Mostly Cabal Hell and related.


  • Package collections in cabal-install and hackage-server

    The idea here is to support package collections directly in our infrastructure. Currently package collections like Stackage are implemented indirectly by specially crafted cabal.config/cabal.project.freeze files. Collections are also to be distributed via hackage, allowing anyone to define and distribute collections.

    A specification was posted to the libraries list recently. There is also some prototype code available for cabal-install. The cabal-install code adds solver support and allows for set-like operations on collections. Nothing has been started yet for hackage-server.

    This is an important feature since package collections are one of the two big solutions to cabal hell. This is not a huge project. There's probably enough for two people to work on the client side and two on the server side.


  • Improve cabal new-build TODO: Update this section

    This is the other major plank in the solution to cabal hell. This is not a neat self-contained project. There are lots of parts to this project and it will require people to work together.

    This is an ongoing rewrite of the cabal-install build/install/sandbox functionality. The goals are:

    • replace sandboxes, make all builds local by default
    • full sharing of built packages, so new projects don't require rebuilding everything
    • steal mechanisms from nix: nix style hashed package ids and store
    • a UI focused on working with several packages at once, not just individual packages
    • incremental rebuilds of packages within projects (cabal sandbox does this but not well)
    • a stateless UI, e.g. solver choices don't depend on what you built previously
    • a UI that does the necessary prerequisite steps, e.g. cabal build will always configure and build dependencies if necessary
    • react automatically to changes in .cabal and config files, e.g. cabal build just does the right thing

    There is existing code that's good enough to dog-food, i.e. it can build Cabal + cabal-install and their dependencies.
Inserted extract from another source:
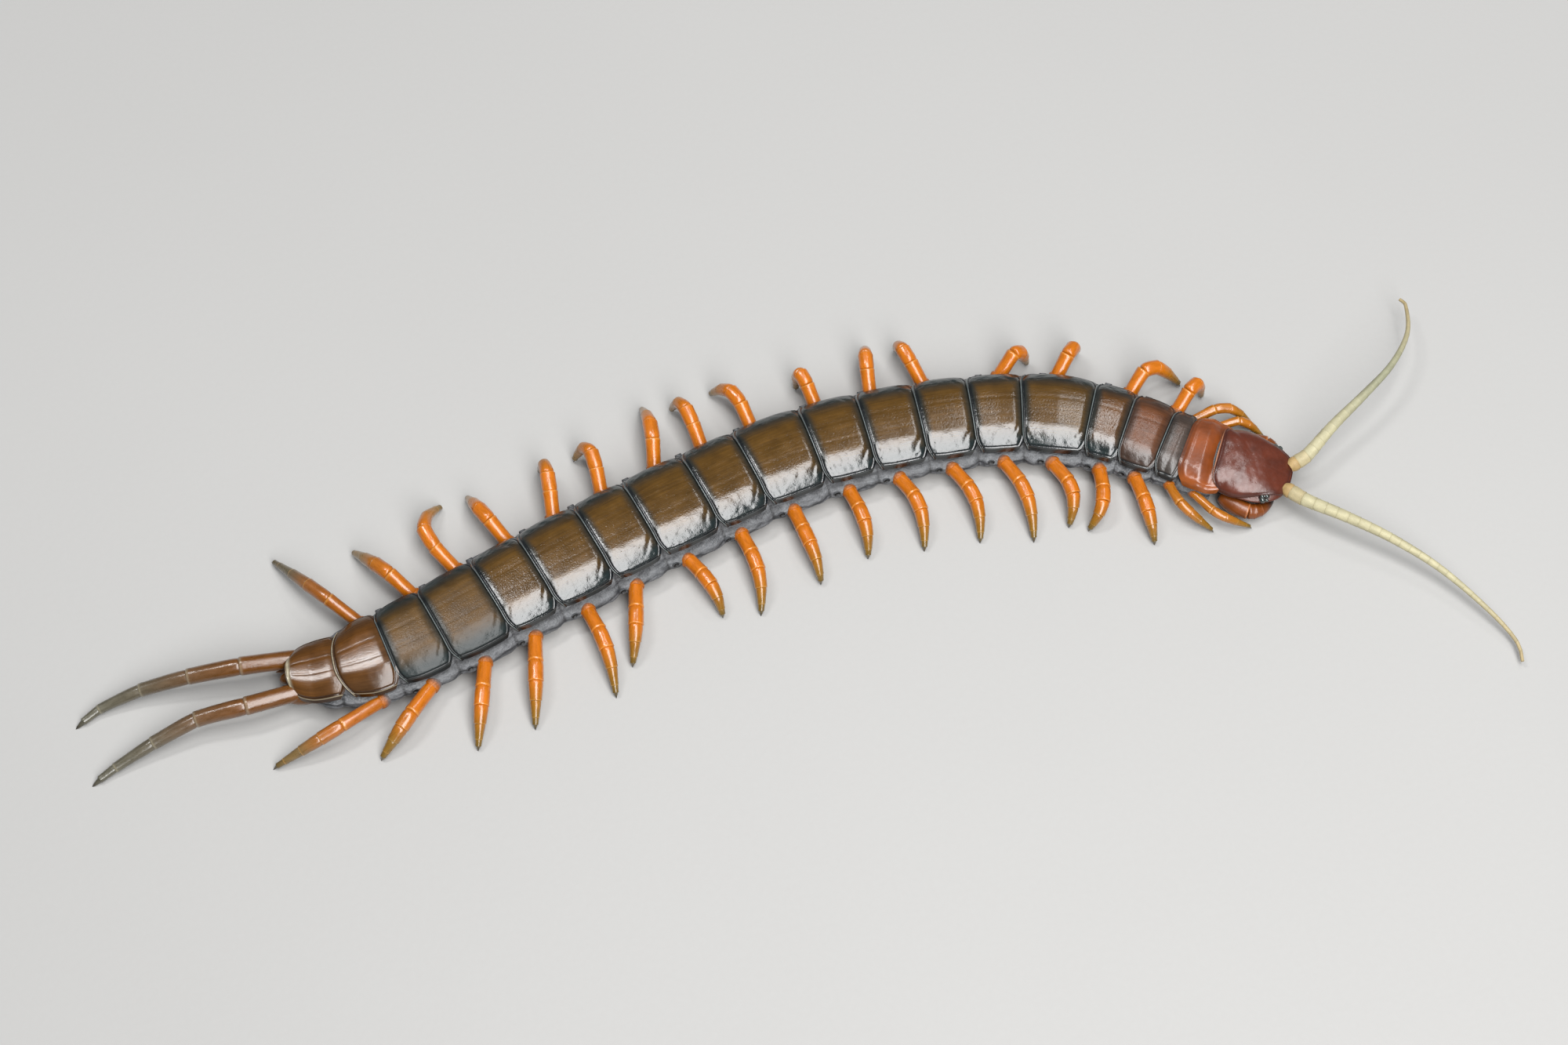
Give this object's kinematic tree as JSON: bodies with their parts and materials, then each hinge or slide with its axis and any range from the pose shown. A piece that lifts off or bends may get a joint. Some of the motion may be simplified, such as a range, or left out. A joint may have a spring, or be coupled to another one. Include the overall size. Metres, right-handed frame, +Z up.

There is lots to do:

    • The existing code needs to be extended and made more mature so that it can replace the existing code paths.
    • Building on top of the new cabal build code to support cabal {repl,test,run,haddock} etc.
    • New cabal project file system
    • Implementing new UI semantics for cabal install
    • Adjusting cabal configure for a stateless UI style.
    • Merging code into the main branch.

More modest projects

  • Cabal documentation.

    Cabal's user guide got quite a bit better recently, but there's still a lot of room for improvement. In particular, we want to put more emphasis on the cabal-install tool at the expense of the Setup.hs interface and add a tutorial section. Ideally, the user guide would look like approximately this:

    1. Intro
    2. Tutorial, p.1 - how to use cabal-install to build and install existing packages
    3. Tutorial, p.2 - how to develop programs using cabal-install and write .cabal files -- basically, an updated version of https://wiki.haskell.org/How_to_write_a_Haskell_program.
    4. .cabal format reference
    5. cabal-install command reference
    6. cabal new-build chapter
    7. Appendix: Cabal spec (i.e., the Setup.hs interface)

    Anyone considering this should feel empowered to make decisions. You could decide to start from scratch with a new structure and just pinch material from the existing docs. You might want to fully split into tutorial and reference.


  • A new website for cabal-install/Cabal.

    Our website hasn't been updated in ages, so a facelift is long due. It doesn't have to be super-advanced, a simple Hakyll-based static page with a blog/news feed would suffice. Start by looking at the https://github.com/haskell/cabal-website repo.


  • Improvements in the release process.

    TODO


  • An updated Cabal spec.

    TODO*


  • Include-able Common Stanzas #2832

    Allow to reduce duplication by moving common definitions to include-able common stanzas which can then be included from other stanzas.


  • Rewrite of the .cabal file parser and AST. #2865

    The following text is directly copied from the 2015 page. @phadej (Oleg Grenrus) is the person to talk to about this issue.

    The existing parser has no formal grammar, has terrible error messages and is sometimes very slow and memory hungry. In large part this is because ReadP is a terrible parser. Now that the ghc library no longer depends on the Cabal library, Cabal is now allowed to depend on parsec.

    The Cabal parser is two-stage, outline then individual fields. This approach will remain. There is a prototype new parser (with a grammar!) using parsec for the outline phase which has had some significant testing (the new grammar only rejects a very small number of old quirky .cabal files). This new parser needs to be integrated and tested further. Additionally the infrastructure for parsing the individual fields needs to be rewritten to use parsec. There is also experimental code for a new more flexible AST for cabal files.

    Further future goals would be to preserve more information in the parser so that editing and re-saving .cabal files becomes possible, preserving layout and comments.



  • Improve the DWARF debugging experience

Try enabling DWARF debugging in a new-build project, document your experience, suggest (and if possible, implement!) improvements. Ideally, something like cabal new-build --enable-debugging should do the trick.